Anonymizing Temporal Phrases in Natural Language Text to be Posted on Social Networking Services
Hoang, Anh-Tu, Tran, Minh-Triet, Yoshiura, Hiroshi, Sonehara, Noboru, and Echizen, Isao
In Digital-Forensics and Watermarking, pp. 437–451, 2014
Time-related information in text posted on-line is one type of personal information targeted by attackers, one reason that sharing information online can be risky. Therefore, time information should be anonymized before it is posted on social networking services. One approach to anonymizing information is to replace sensitive phrases with anonymous phrases, but attackers can usually spot such anonymization due to its unnaturalness. Another approach is to detect temporal passages in the text, but removal of these passages can make the meaning of the text unnatural. We have developed an algorithm that can be used to anonymize time-related personal information by removing the temporal passages when doing so will not change the natural meaning of the message. The temporal phrases are detected by using machine-learned patterns, which are represented by a subtree of the sentence parsing tree. The temporal phrases in the parsing tree are distinguished from other parts of the tree by using temporal taggers integrated into the algorithm. In an experiment with 4008 sentences posted on a social network, 84.53 % of them were anonymized without changing their intended meaning. This is significantly better than the 72.88 % rate of the best previous temporal phrase detection algorithm.

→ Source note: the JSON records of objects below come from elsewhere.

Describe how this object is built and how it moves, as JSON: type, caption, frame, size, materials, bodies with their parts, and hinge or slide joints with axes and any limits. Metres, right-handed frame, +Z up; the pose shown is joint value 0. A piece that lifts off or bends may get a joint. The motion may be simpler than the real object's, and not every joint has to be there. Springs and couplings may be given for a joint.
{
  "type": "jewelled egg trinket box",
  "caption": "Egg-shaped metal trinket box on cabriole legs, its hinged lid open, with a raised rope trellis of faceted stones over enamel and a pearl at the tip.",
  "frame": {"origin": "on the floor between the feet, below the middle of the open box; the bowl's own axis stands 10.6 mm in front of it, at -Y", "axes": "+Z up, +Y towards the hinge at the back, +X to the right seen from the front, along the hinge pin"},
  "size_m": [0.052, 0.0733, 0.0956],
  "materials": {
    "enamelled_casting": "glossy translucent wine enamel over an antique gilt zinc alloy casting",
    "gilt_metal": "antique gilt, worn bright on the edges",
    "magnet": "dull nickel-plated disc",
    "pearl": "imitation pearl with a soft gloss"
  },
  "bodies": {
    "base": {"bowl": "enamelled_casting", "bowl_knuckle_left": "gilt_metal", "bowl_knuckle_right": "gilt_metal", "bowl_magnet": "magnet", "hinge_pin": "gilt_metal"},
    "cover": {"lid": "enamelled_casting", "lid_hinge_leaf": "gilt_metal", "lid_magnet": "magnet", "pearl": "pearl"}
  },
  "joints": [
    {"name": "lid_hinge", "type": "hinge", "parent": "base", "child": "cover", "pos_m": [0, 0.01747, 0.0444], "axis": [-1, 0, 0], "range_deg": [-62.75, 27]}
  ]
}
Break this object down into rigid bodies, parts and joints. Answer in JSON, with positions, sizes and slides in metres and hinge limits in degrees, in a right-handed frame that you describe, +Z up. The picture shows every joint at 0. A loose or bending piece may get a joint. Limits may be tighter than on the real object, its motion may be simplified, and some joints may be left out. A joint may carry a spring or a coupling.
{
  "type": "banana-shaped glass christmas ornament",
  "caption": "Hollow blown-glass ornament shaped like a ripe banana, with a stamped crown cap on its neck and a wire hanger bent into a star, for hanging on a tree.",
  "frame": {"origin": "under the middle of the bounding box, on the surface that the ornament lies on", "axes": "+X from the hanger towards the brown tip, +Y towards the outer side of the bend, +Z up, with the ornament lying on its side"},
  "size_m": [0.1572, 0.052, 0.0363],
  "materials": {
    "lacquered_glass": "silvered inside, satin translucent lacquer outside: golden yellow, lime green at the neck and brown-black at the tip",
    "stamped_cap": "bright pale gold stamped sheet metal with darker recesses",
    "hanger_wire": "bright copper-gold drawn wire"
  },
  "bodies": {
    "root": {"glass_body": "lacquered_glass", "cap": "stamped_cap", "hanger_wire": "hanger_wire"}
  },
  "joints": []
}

Of the learned patterns, the top ten most common ones were used to detect 87.78 % the temporal phrases. This means that only some of the most common patterns can be used to the anonymize temporal phrases in most messages to be posted on an SNS. The algorithm works well not only for temporal phrases in text posted on social networks but also for other types of phrases (such as location and objective ones), other areas (religion, politics, military, etc.), and other languages.